Sur l’autoroute ultra-moderne, ultra-déserte, vitesse de croisière autour de 170 km/h alors que limité à 130. Parfois un bolide me dépasse à 200, 220 ? ça laisse le temps de gamberger sur les amitiés, l’amour, le temps. L’esprit fout le camp comme un cheval sans bride. Tiens, on passe au large de Krk ? Téléphoner à mon frère pour le lui dire ? On y était en 1970, ça fait 36 ans ! J'avais quel âge ? Voyons 70 moins 47 = 23 ans, hier. On était bons copains. Je roulais mal, on avait failli se tuer sur une route sinueuse. A Venise, on avait juste l’argent pour un spag napo et j’avais une angine. Krk, ce qu’on a pu rire avec cette prononciation. 
Lunch : un énorme sandwich de conducteur de camion à la mortadelle, acheté au port des ferries à Brac et qui, malgré un machâge lent et rigoureux à 160 km/h, me force de partir à la recherche de mon neutralisateur de bombe à protons.


Pula 17h, belle ville.

Café Uliks, rues piétonnes, boutiques, animé, les mânes de James Joyce sous un petit arc de triomphe romain. Les ruines sont ici antérieures de quelques siècles à celles de Dioclétien.



Soir - après le Hoper du resto, de loin en loin, un réverbère jaune, les pas des rares ombres se répercutent longtemps, enseigne rouge d’un sex shop, clignotante d’un « Casino » ou promis comme tel. E.T. Maison, mais suis à 1'000 km, 2 jours. Etape à mi-chemin, théoriquement Milan à 500 km. Bon, dans les environ de Milan, Bergame, Come ?


Mercredi 7h du mat, je suis où ? Voyons, ah oui à Pula en Yougosl… Croatie. A huit heures moins quart, dans la rue. Dans la fraîcheur, lycéens et écoliers avec leurs gros sacs, roses pour les filles, sombres pour les garçons.

Photo intense, temple d’Auguste, chantier naval, pêcheurs, Colisée local. La lumière est bonne. Pas de monde, pas de cars, rien que la vie normale d’une ville.

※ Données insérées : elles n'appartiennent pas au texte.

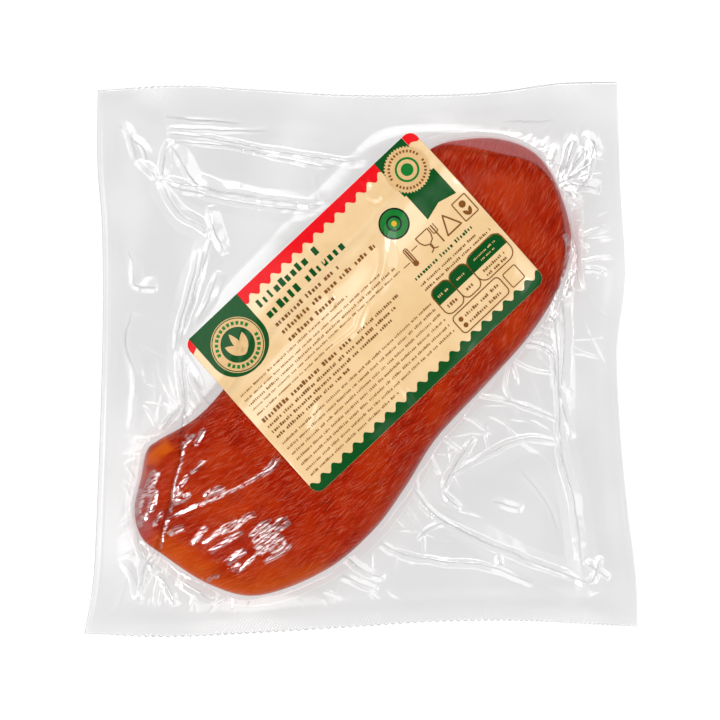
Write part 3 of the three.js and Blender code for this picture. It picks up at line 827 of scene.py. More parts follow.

Agréable mais clichés convenus de ruines et basta.


Un énorme cargo en réparation sur le quai bouche la mer.



« 10h, aubergiste, faites seller Joly Jumper, je pars ! »



On the road again. “TRST 115 km”, devrait être Trieste avec cette manie de supprimer les voyelles. Ils abrègent comme les militaires suisses.
Tous ces insectes assassinés la veille sur la vitre.
E viva Italia, on mange mieux dans un restauroute de Vénétie que dans le meilleur restaurant de Pula. Et en prime, on a le pape à la télé !
Un saut Colapsar plus loin. 18h30, lost in translation. Ne sais plus trop où je suis ? Ah oui, en Italie / Desenzano del Garda / Hôtel Piroscafo, arrrivé droit devant, dans routes piétonnes, au cœur du cœur de la ville… grâce à mon cher GPS qui refonctionne.
Kaperri restaurant. A 9h, je me tire dans le brouhaha. Dans la rue, les vendeurs de roses rouges foncent vers les restos.

« …Tout n’est que luxe, calme et volupté » a dû être écrit dans ce coin-là… et pourtant, à 10 km, Solferino. Notre espèce, sauf Béranger devenu monstre en restant humain, s’est entièrement transformée en rhinocéros. Simultanément, je découvre que Kim Jong Il vient de faire pêter sa première bombinette. Ionesco a raison, nous sommes des monstres, les rhinocéros des dieux.


Piaggia d’Oro 14h ce qu’il fait bon sur cette terrasse, les vaguelettes qui brassent les galets, les gens qui, dans cette langue qui chante et que je ne comprends pas, sirotent la fin de leur vin ou dégustent une cigarette dans un soleil voilé. Il y a des moments comme ça où la vie, le voyage valent d’être vécus. Le quart de bianco qui paraissait beaucoup au début, semble bien peu une heure après.

En Italie, on mange bien. On aime bien aussi. Ce n’est pas la Lombardie qui risque de souffrir de dénatalité. Les boutiques de mode regorgent de lingerie fine, pour les hommes aussi, mise en évidence dans des vitrines transparentes. Toutes les audaces attirent les acheteuses qui les portent. Comme cette jeune serveuse en jeans taille si basse du Kapperi qui aimante les regards de ces trois trentenaires passant commande, le ventre nu de la jeune fille à quelques centimètres de leur table et qui la regardent s’éloigner étonnés, contents, admiratifs.


Le vendredi 13 n'a dissuadé personne. Le grand Milan est couvert d’un fog brun. Circulation intense à six pistes ; ça bouchonne parfois. Vivement les véhicules mixtes, camions compris ! Il suffirait de plonger un anti-écologiste un jour dans cette crasse pour qu’il en ressorte kyotiste acharné.


Depuis hier soir, je carbure au Ricard, un bouquin. Au dernier World Economic Forum, il proposait d’adjoindre au PIB, le Bonheur Intérieur Brut.
3'111 kilomètres à l'extérieur et à l'intérieur.